First, that fellow counselor, Glenn Gers, who to this day is one of my closest friends and the most talented writer I know, full stop. And also the most deeply thoughtful writer about the activityof writing. (More on this below.)
I had three important English professors at Amherst College, right after I started writing, who shaped the way I think about literature and my own work: Richard Cody, William H. Pritchard, and Benjamin DeMott. I still think about the things I got from them at least every month, probably every week.
Woody Allen and Larry Gelbart were my first creative role models, and Mike Nichols, too. Later I had the great fortune to have Nichols as a mid-career mentor for a while. I also learned a lot from Allan Burns, whom I worked with early in my TV career.
Nothing was as powerful as my first time reading the Christopher Durang one-act SISTER MARY EXPLAINS IT ALL FOR YOU, when I was eighteen or nineteen. It was like the sky cracked open. Woody and Gelbart were gentle; SNL was gentle; this guy was out to break things and somebody could get hurt. I hadn’t realized comedy could be like that.
The biggest influence on the fiction I’m writing now has to be Scott Turow, but I didn’t realize that until I was deep into my sec ond novel. Now I’m going back through all his books and can really see where a lot of my instincts came from. He went to Amherst, too, but well before me. I don’t know what that means.
When and where do you write?
I start early mornings, seven days a week, at a coffee shop about three quarters of a mile from my house. I walk there and treat it like an office, put in a full morning, then usually go somewhere else and work through an early lunch. My brain’s fried by 12:30 or 1:00; then I walk home, take a short nap, and spend the afternoon reading and exercising and handling whatever miscellaneous work I have floating around, like answering these questions.
What are you working on now?
Usually I’m deeply focused on one project, but this summer it’s been sort of a potpourri. I’m spending this week and next making small revisions for the publisher on a second Waldo book. I’ve been polishing a draft of a stand alone comic novel, fairly different, and starting to plot out the third Waldo. I’ve also been doing a little movie work (revisions for the director on the screenplay version of LAST LOOKS, which will, with luck, go into production soon) and a little television development.
Have you ever suffered from writer’s block?
I’m so terrified of the blank page that long ago I worked out an M.O. to get around it. I outline like mad, months and months sometimes, so that the “actual writing” is really just finding the words (dialogue for a movie or TV script, prose for a novel) to fill in scenes I’ve already worked out thoroughly. When I’m writing TV or movies, I’ll write the first pass as fast as I can, as badly as I have to, then revise like mad, too, scribbling on it with a red pen, then typing in the changes and doing it again, pass after pass after pass until I’m finally satisfied.

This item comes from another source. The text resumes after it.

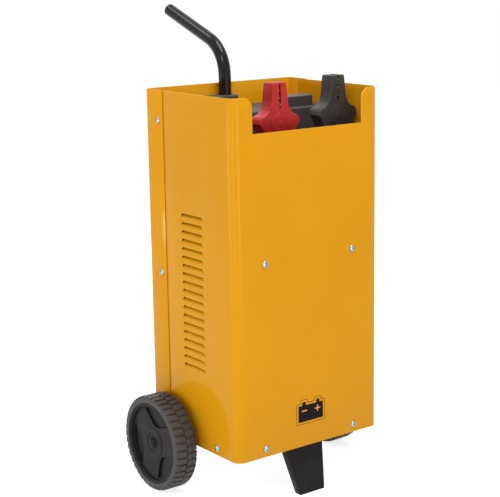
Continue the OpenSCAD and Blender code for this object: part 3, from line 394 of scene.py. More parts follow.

Novels I treat a little differently, trying to write as well as I can sentence by sentence, but I’ll still go back and do three or four or five or six laborious passes at each chapter before I’m ready to move on to the next, knowing even then that I’ll be back for more passes later.
So, no, I don’t get writer’s block, but only because I’m so terrified of it that I’ve figured out how to inoculate myself.
What’s the best writing advice you’ve ever received?
This goes back to the last question, and to Glenn Gers, whom I mentioned earlier. It was about twenty years ago. I was already a successful TV writer and showrunner and I was doing one of my first screenplay assignments, an adaptation of a novel for Jack Nicholson to star in, and I had done my extensive outlining and I blasted through a pass, and it sucked, but I was frozen in place, so intimidated by the idea of Big Jack reading it that I couldn’t think of how to make it better. I guess that’s a cousin to writer’s block, a rare case of even that for me.
Glenn said: Just do whatever it is you did when writing has gone well. Work the time of day you worked, eat what you ate, drink what you drank, use the same pens or pads or computer or whatever. The same process, in every way you can control. I did, and broke through whatever had been holding me up and it turned out really well.
It was the first time I gave thought to regularity of process, about keeping my mechanics simple and constant so that the creative part can happen without distraction. I’ve become kind of neurotic about it since then. I need the same three software programs on my laptop (MS Word, Scriptware, and Writers Blocks, my secret weapon), and I bop between them constantly, even on novels. When I’m working in pen I need to use a Uniball 0.2 mm Roller, red when I’m scrawling on a printed page and black when the pages are new, and, for those new pages (more common on a script than a novel), I need a three-hole pad so I can add them to my loose leaf binder, and not just any pad but a National Porta-Desk, college ruled. (I order a carton of them every few years.)
By the way, on that Nicholson project, the director slipped in an old script of his own instead, and they made that one. Jack never read mine. But still.
What’s your advice to new writers?
Don’t let anyone outwork you; keep your butt in the chair. Learn to love outlining; it’s your best friend. Learn to love revising; it’s your second best friend.
Howard Michael Gould graduated from Amherst College and spent five years working on Madison Avenue, winning three Clios and numerous other awards. In television, he was executive producer and head writer of CYBILL when it won the Golden Globe for Best Comedy Series, and held the same positions on INSTANT MOM and THE JEFF FOXWORTHY SHOW. He wrote and directed the feature film THE SIX WIVES OF HENRY LEFAY, starring Tim Allen, Elisha Cuthbert, Andie MacDowell and Jenna Elfman. Other feature credits include MR. 3000 and SHREK THE THIRD. His play DIVA premiered at Williamstown Theatre Festival and La Jolla Playhouse, and was subsequently published by Samuel French and performed around the country. LAST LOOKS, his first novel, will be published by Dutton in August. A sequel, BELOW THE LINE, will follow in 2019.